▸ **Source material**:
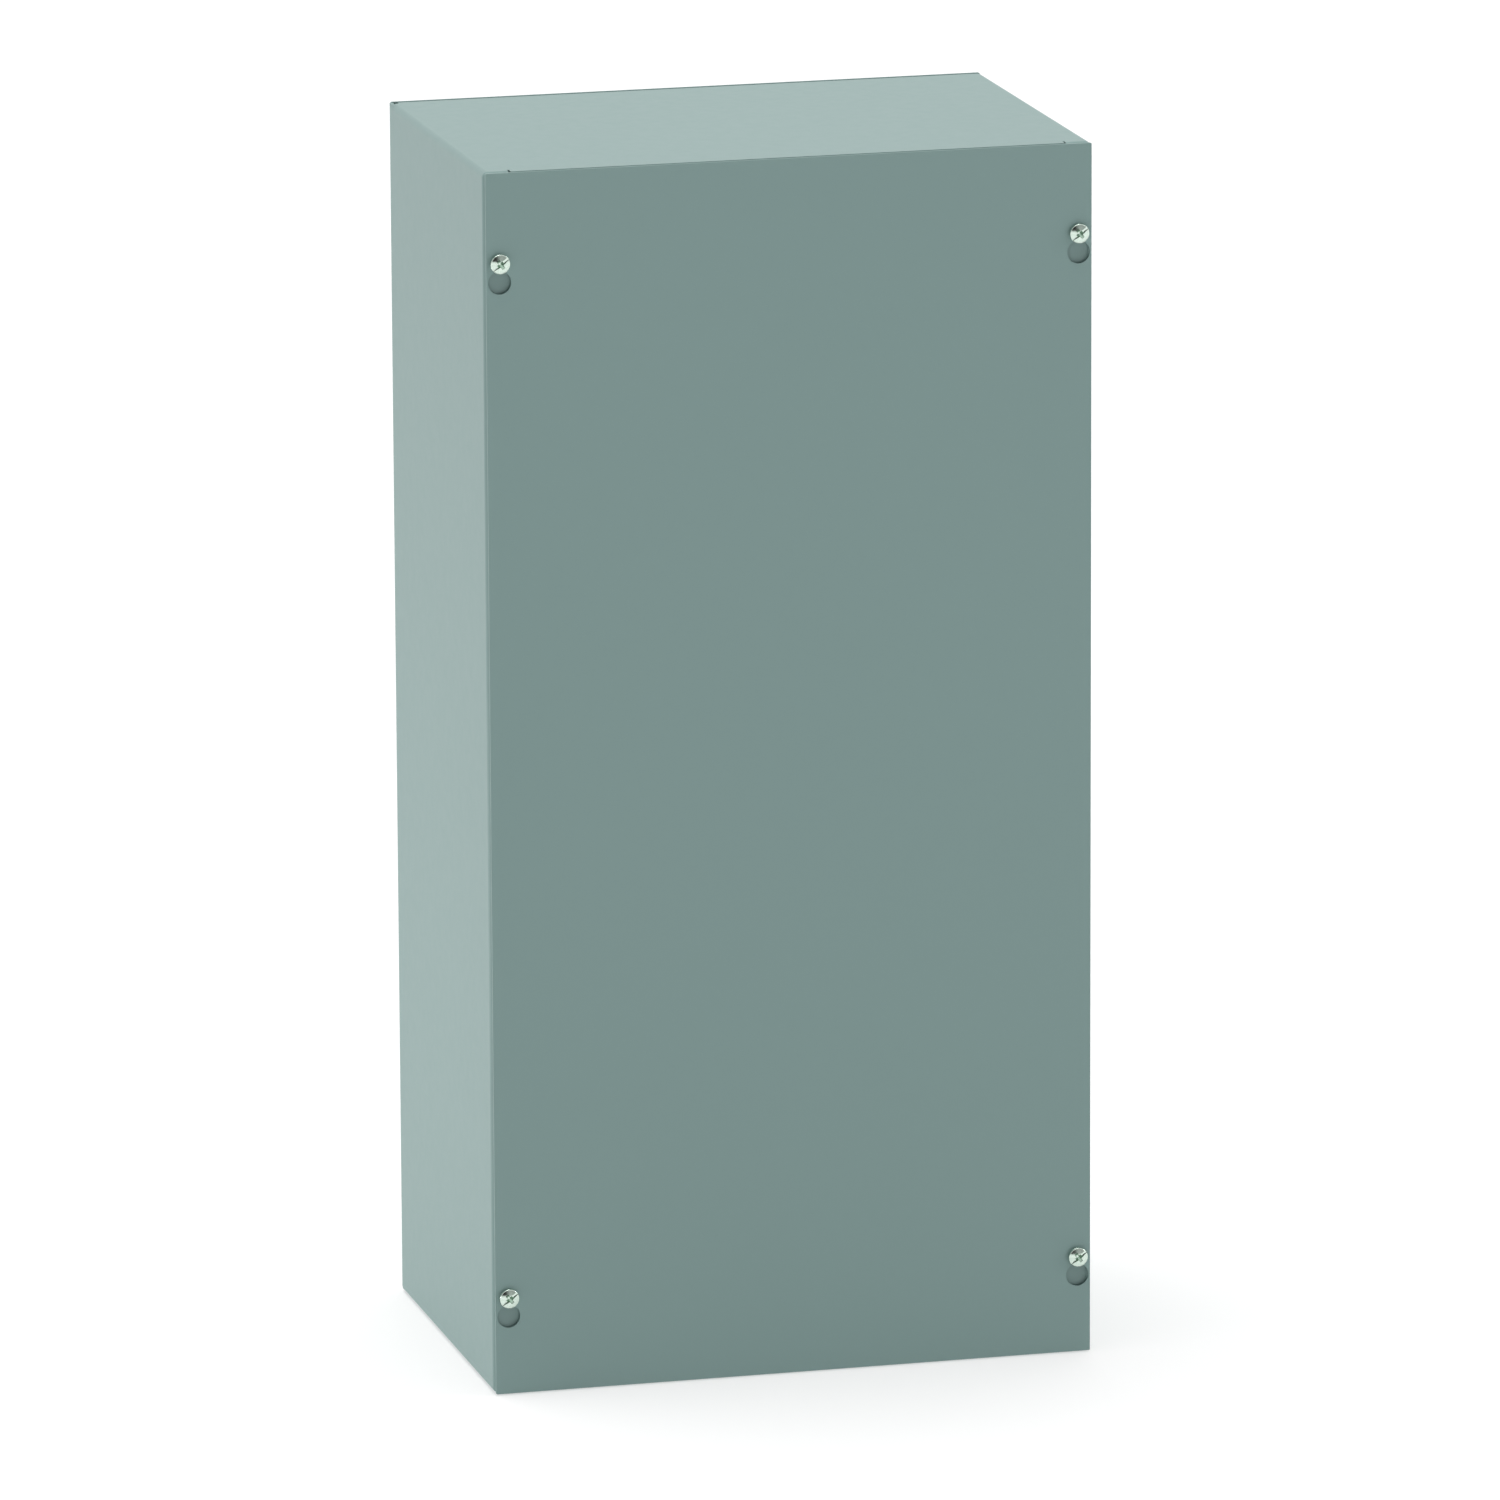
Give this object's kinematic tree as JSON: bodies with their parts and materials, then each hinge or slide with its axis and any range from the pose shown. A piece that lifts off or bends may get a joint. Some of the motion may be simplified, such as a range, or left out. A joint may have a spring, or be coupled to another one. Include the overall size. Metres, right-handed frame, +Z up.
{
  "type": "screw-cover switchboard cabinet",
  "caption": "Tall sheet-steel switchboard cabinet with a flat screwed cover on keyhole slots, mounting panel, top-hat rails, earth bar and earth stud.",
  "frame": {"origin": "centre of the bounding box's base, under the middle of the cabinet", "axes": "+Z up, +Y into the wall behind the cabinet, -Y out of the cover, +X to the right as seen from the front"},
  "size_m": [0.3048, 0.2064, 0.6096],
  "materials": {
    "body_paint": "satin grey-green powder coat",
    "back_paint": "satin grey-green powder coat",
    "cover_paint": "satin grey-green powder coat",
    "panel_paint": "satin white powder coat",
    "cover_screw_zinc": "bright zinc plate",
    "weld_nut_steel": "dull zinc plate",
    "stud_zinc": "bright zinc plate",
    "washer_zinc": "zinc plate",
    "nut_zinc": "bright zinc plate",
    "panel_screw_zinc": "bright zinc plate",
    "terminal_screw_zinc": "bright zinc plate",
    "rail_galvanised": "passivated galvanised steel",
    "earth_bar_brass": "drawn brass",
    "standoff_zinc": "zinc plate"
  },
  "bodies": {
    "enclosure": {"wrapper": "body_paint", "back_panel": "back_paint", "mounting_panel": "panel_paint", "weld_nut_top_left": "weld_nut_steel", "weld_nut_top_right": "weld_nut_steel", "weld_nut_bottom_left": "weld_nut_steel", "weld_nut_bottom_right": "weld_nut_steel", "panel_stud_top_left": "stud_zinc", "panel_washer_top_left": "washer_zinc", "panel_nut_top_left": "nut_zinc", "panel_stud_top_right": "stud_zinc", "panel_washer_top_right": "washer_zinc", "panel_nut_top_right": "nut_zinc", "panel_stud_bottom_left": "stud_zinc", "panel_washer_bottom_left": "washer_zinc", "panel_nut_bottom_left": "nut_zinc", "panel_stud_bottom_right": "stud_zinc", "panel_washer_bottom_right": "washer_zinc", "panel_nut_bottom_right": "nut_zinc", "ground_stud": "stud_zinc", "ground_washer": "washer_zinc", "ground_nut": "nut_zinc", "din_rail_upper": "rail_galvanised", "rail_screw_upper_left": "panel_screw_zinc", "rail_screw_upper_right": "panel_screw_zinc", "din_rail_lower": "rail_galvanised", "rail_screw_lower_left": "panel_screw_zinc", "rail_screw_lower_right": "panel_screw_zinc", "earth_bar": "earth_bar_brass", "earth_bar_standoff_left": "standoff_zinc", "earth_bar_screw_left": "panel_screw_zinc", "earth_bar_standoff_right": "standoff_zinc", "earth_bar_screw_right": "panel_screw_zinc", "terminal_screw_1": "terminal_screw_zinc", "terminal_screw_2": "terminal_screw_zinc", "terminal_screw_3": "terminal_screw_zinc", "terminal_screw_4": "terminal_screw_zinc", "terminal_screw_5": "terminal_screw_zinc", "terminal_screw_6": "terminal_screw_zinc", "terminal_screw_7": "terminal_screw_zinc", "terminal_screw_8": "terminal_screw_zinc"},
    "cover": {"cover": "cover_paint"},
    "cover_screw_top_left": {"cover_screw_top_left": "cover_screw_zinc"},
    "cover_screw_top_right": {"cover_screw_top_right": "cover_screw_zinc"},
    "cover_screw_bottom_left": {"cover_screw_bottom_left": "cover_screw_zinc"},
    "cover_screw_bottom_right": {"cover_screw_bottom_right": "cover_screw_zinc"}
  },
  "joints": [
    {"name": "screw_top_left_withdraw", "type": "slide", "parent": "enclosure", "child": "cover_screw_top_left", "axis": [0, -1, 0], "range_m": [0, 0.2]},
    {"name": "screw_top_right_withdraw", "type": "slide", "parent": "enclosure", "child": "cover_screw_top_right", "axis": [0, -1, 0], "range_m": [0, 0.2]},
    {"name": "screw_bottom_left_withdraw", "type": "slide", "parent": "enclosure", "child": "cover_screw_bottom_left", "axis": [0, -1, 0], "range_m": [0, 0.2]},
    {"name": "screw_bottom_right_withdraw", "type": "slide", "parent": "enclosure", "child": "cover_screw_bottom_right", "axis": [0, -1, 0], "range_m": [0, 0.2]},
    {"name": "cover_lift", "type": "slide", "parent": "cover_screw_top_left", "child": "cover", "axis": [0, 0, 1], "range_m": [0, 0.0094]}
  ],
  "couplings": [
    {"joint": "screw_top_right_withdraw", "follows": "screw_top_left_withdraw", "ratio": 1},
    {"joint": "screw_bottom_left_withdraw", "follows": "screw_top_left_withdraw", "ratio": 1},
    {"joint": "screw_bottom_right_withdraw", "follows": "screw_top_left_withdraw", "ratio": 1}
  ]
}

▸ **Instruction**: Restate every line of the data word for word.

▸ **Solution for this problem**:
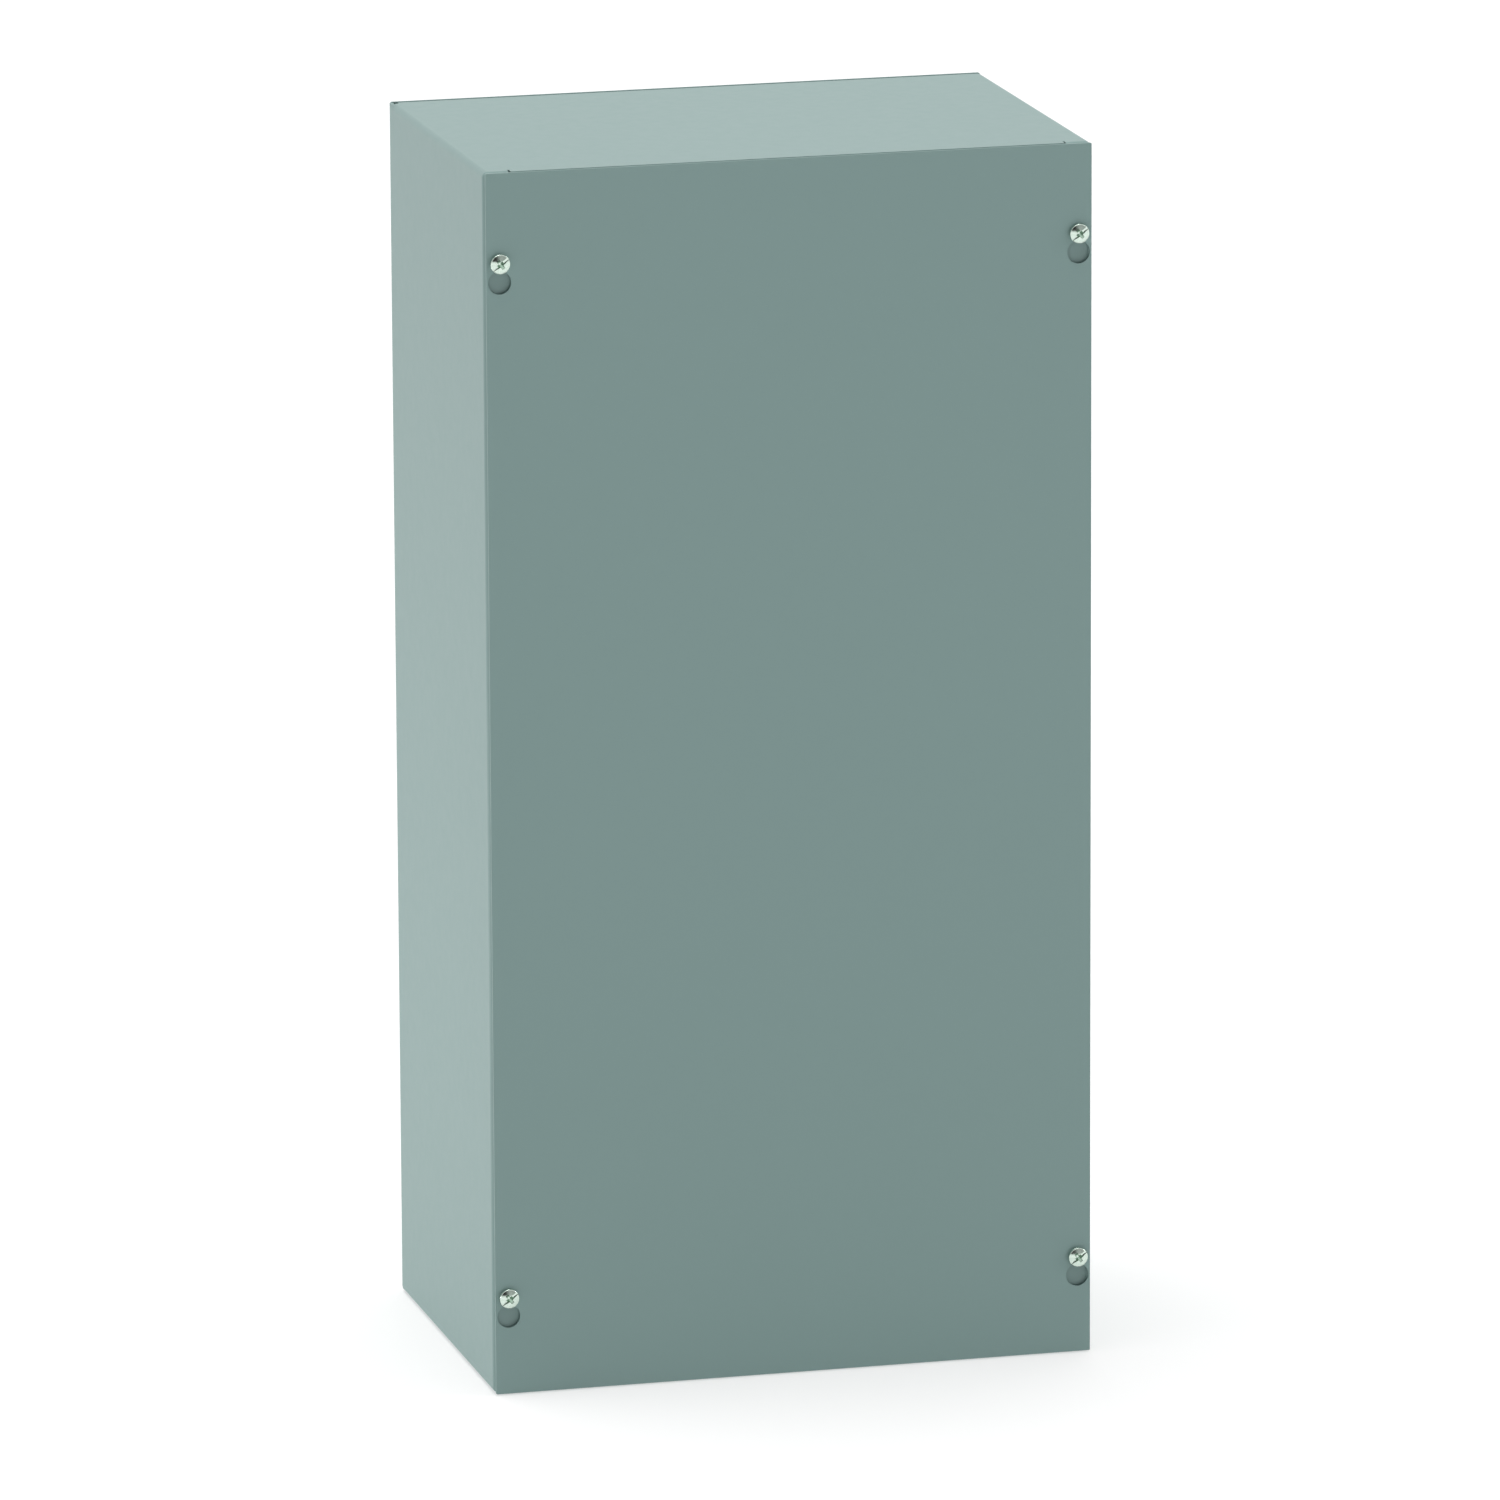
Give this object's kinematic tree as JSON: bodies with their parts and materials, then each hinge or slide with its axis and any range from the pose shown. A piece that lifts off or bends may get a joint. Some of the motion may be simplified, such as a range, or left out. A joint may have a spring, or be coupled to another one. Include the overall size. Metres, right-handed frame, +Z up.
{
  "type": "screw-cover switchboard cabinet",
  "caption": "Tall sheet-steel switchboard cabinet with a flat screwed cover on keyhole slots, mounting panel, top-hat rails, earth bar and earth stud.",
  "frame": {"origin": "centre of the bounding box's base, under the middle of the cabinet", "axes": "+Z up, +Y into the wall behind the cabinet, -Y out of the cover, +X to the right as seen from the front"},
  "size_m": [0.3048, 0.2064, 0.6096],
  "materials": {
    "body_paint": "satin grey-green powder coat",
    "back_paint": "satin grey-green powder coat",
    "cover_paint": "satin grey-green powder coat",
    "panel_paint": "satin white powder coat",
    "cover_screw_zinc": "bright zinc plate",
    "weld_nut_steel": "dull zinc plate",
    "stud_zinc": "bright zinc plate",
    "washer_zinc": "zinc plate",
    "nut_zinc": "bright zinc plate",
    "panel_screw_zinc": "bright zinc plate",
    "terminal_screw_zinc": "bright zinc plate",
    "rail_galvanised": "passivated galvanised steel",
    "earth_bar_brass": "drawn brass",
    "standoff_zinc": "zinc plate"
  },
  "bodies": {
    "enclosure": {"wrapper": "body_paint", "back_panel": "back_paint", "mounting_panel": "panel_paint", "weld_nut_top_left": "weld_nut_steel", "weld_nut_top_right": "weld_nut_steel", "weld_nut_bottom_left": "weld_nut_steel", "weld_nut_bottom_right": "weld_nut_steel", "panel_stud_top_left": "stud_zinc", "panel_washer_top_left": "washer_zinc", "panel_nut_top_left": "nut_zinc", "panel_stud_top_right": "stud_zinc", "panel_washer_top_right": "washer_zinc", "panel_nut_top_right": "nut_zinc", "panel_stud_bottom_left": "stud_zinc", "panel_washer_bottom_left": "washer_zinc", "panel_nut_bottom_left": "nut_zinc", "panel_stud_bottom_right": "stud_zinc", "panel_washer_bottom_right": "washer_zinc", "panel_nut_bottom_right": "nut_zinc", "ground_stud": "stud_zinc", "ground_washer": "washer_zinc", "ground_nut": "nut_zinc", "din_rail_upper": "rail_galvanised", "rail_screw_upper_left": "panel_screw_zinc", "rail_screw_upper_right": "panel_screw_zinc", "din_rail_lower": "rail_galvanised", "rail_screw_lower_left": "panel_screw_zinc", "rail_screw_lower_right": "panel_screw_zinc", "earth_bar": "earth_bar_brass", "earth_bar_standoff_left": "standoff_zinc", "earth_bar_screw_left": "panel_screw_zinc", "earth_bar_standoff_right": "standoff_zinc", "earth_bar_screw_right": "panel_screw_zinc", "terminal_screw_1": "terminal_screw_zinc", "terminal_screw_2": "terminal_screw_zinc", "terminal_screw_3": "terminal_screw_zinc", "terminal_screw_4": "terminal_screw_zinc", "terminal_screw_5": "terminal_screw_zinc", "terminal_screw_6": "terminal_screw_zinc", "terminal_screw_7": "terminal_screw_zinc", "terminal_screw_8": "terminal_screw_zinc"},
    "cover": {"cover": "cover_paint"},
    "cover_screw_top_left": {"cover_screw_top_left": "cover_screw_zinc"},
    "cover_screw_top_right": {"cover_screw_top_right": "cover_screw_zinc"},
    "cover_screw_bottom_left": {"cover_screw_bottom_left": "cover_screw_zinc"},
    "cover_screw_bottom_right": {"cover_screw_bottom_right": "cover_screw_zinc"}
  },
  "joints": [
    {"name": "screw_top_left_withdraw", "type": "slide", "parent": "enclosure", "child": "cover_screw_top_left", "axis": [0, -1, 0], "range_m": [0, 0.2]},
    {"name": "screw_top_right_withdraw", "type": "slide", "parent": "enclosure", "child": "cover_screw_top_right", "axis": [0, -1, 0], "range_m": [0, 0.2]},
    {"name": "screw_bottom_left_withdraw", "type": "slide", "parent": "enclosure", "child": "cover_screw_bottom_left", "axis": [0, -1, 0], "range_m": [0, 0.2]},
    {"name": "screw_bottom_right_withdraw", "type": "slide", "parent": "enclosure", "child": "cover_screw_bottom_right", "axis": [0, -1, 0], "range_m": [0, 0.2]},
    {"name": "cover_lift", "type": "slide", "parent": "cover_screw_top_left", "child": "cover", "axis": [0, 0, 1], "range_m": [0, 0.0094]}
  ],
  "couplings": [
    {"joint": "screw_top_right_withdraw", "follows": "screw_top_left_withdraw", "ratio": 1},
    {"joint": "screw_bottom_left_withdraw", "follows": "screw_top_left_withdraw", "ratio": 1},
    {"joint": "screw_bottom_right_withdraw", "follows": "screw_top_left_withdraw", "ratio": 1}
  ]
}